_Description of the task_. From the listing that follows, extract every line and set it down unaltered.

_Provided material_.
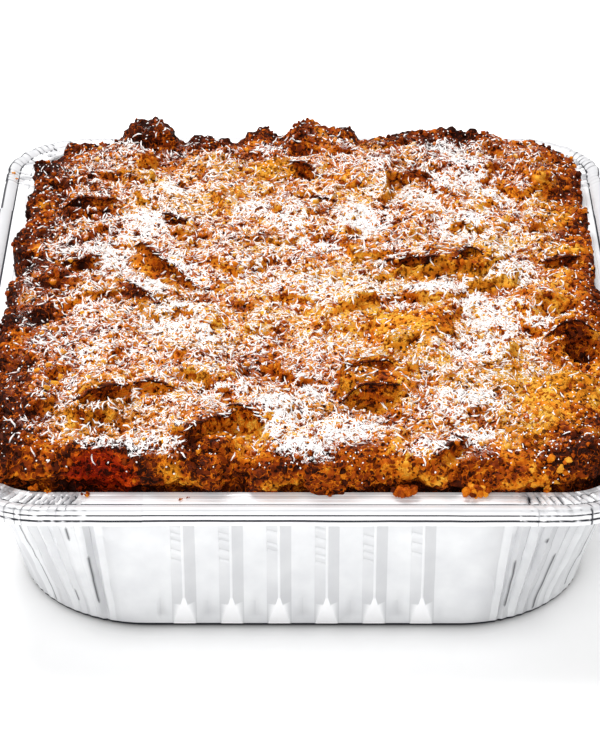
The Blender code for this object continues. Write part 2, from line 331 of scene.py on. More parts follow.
def crust_finish():
    """Baked bread: its baked tone with painted light and shade, its fibres, painted shade in gaps and pores,
    and sugar.
    """
    shader = Shader("baked_crust", Specular_IOR_Level=BREAD_SHEEN, Emission_Strength=SUGAR_GLOW)
    baked, dusted, reddened = map(shader.attribute, ("baked", "dusted", "reddened"))
    wander = shader.shifted(shader.noise(220, 2, output=1), 2.5 * MM)
    gaps = 1 - shader.noise(520, 2).step(0.36, 0.46)
    fibres = 1 - (shader.noise(340, 1) - 0.5).math("ABSOLUTE").step(0.01, 0.05)
    pores = 1 - shader.cells(390, place=wander).step(0.12, 0.27)
    mottle = shader.noise(130, 3)
    fleck = shader.noise(700, 2)
    # Painted shade in the gaps and pores, which the bump also sinks.
    sunk_and_shaded = gaps * 0.75 + pores * 0.9
    tone = baked + (mottle - 0.5) * 0.6 + (fleck - 0.5) * 0.42 + sunk_and_shaded * 0.52 + 0.04
    tone = tone - fibres * (baked * 0.45 + 0.04)
    olive = shader.noise(30, 1).step(0.46, 0.62) * (1 - baked.step(0.2, 0.5)) * 0.7
    colour = shader.mix(olive, tone.ramp(*CRUST_TONES), tone.ramp(*OLIVE_TONES))
    red = tone.ramp((0.3, srgb(206, 62, 4)), (0.7, srgb(130, 22, 1)), (1.0, srgb(48, 8, 1)))
    colour = shader.mix(reddened, colour, red)
    sugar = sugar_web(shader, dusted - sunk_and_shaded * 0.5)
    colour = shader.mix(sugar, colour, SUGAR)
    height = sunk_and_shaded * -1.0 + fleck * 0.4 + fibres * 0.5 + sugar * 0.5
    roughness = 0.45 + mottle * 0.2 + sugar * 0.3
    glow = shader.mix(sugar, (0, 0, 0, 1), SUGAR)
    bump = shader.bump(height, 0.8 * MM)
    return shader.finish(Base_Color=colour, Roughness=roughness, Emission_Color=glow, Normal=bump)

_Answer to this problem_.
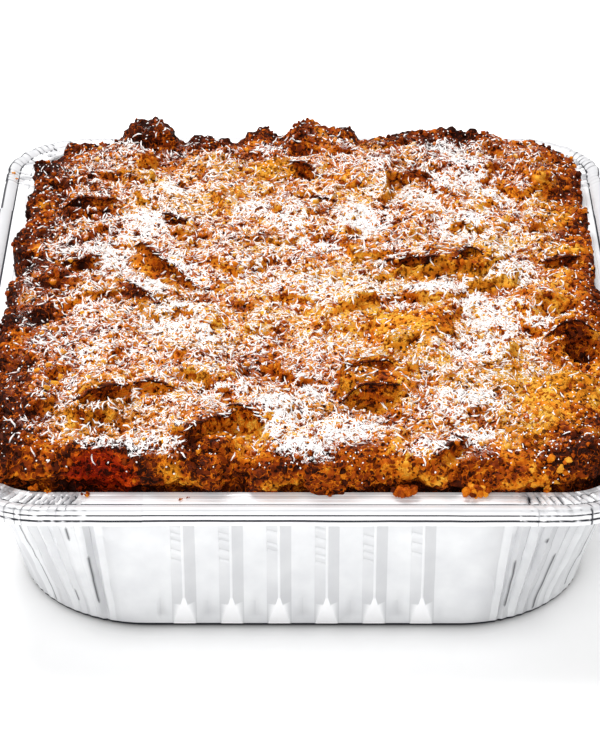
The Blender code for this object continues. Write part 2, from line 331 of scene.py on. More parts follow.
def crust_finish():
    """Baked bread: its baked tone with painted light and shade, its fibres, painted shade in gaps and pores,
    and sugar.
    """
    shader = Shader("baked_crust", Specular_IOR_Level=BREAD_SHEEN, Emission_Strength=SUGAR_GLOW)
    baked, dusted, reddened = map(shader.attribute, ("baked", "dusted", "reddened"))
    wander = shader.shifted(shader.noise(220, 2, output=1), 2.5 * MM)
    gaps = 1 - shader.noise(520, 2).step(0.36, 0.46)
    fibres = 1 - (shader.noise(340, 1) - 0.5).math("ABSOLUTE").step(0.01, 0.05)
    pores = 1 - shader.cells(390, place=wander).step(0.12, 0.27)
    mottle = shader.noise(130, 3)
    fleck = shader.noise(700, 2)
    # Painted shade in the gaps and pores, which the bump also sinks.
    sunk_and_shaded = gaps * 0.75 + pores * 0.9
    tone = baked + (mottle - 0.5) * 0.6 + (fleck - 0.5) * 0.42 + sunk_and_shaded * 0.52 + 0.04
    tone = tone - fibres * (baked * 0.45 + 0.04)
    olive = shader.noise(30, 1).step(0.46, 0.62) * (1 - baked.step(0.2, 0.5)) * 0.7
    colour = shader.mix(olive, tone.ramp(*CRUST_TONES), tone.ramp(*OLIVE_TONES))
    red = tone.ramp((0.3, srgb(206, 62, 4)), (0.7, srgb(130, 22, 1)), (1.0, srgb(48, 8, 1)))
    colour = shader.mix(reddened, colour, red)
    sugar = sugar_web(shader, dusted - sunk_and_shaded * 0.5)
    colour = shader.mix(sugar, colour, SUGAR)
    height = sunk_and_shaded * -1.0 + fleck * 0.4 + fibres * 0.5 + sugar * 0.5
    roughness = 0.45 + mottle * 0.2 + sugar * 0.3
    glow = shader.mix(sugar, (0, 0, 0, 1), SUGAR)
    bump = shader.bump(height, 0.8 * MM)
    return shader.finish(Base_Color=colour, Roughness=roughness, Emission_Color=glow, Normal=bump)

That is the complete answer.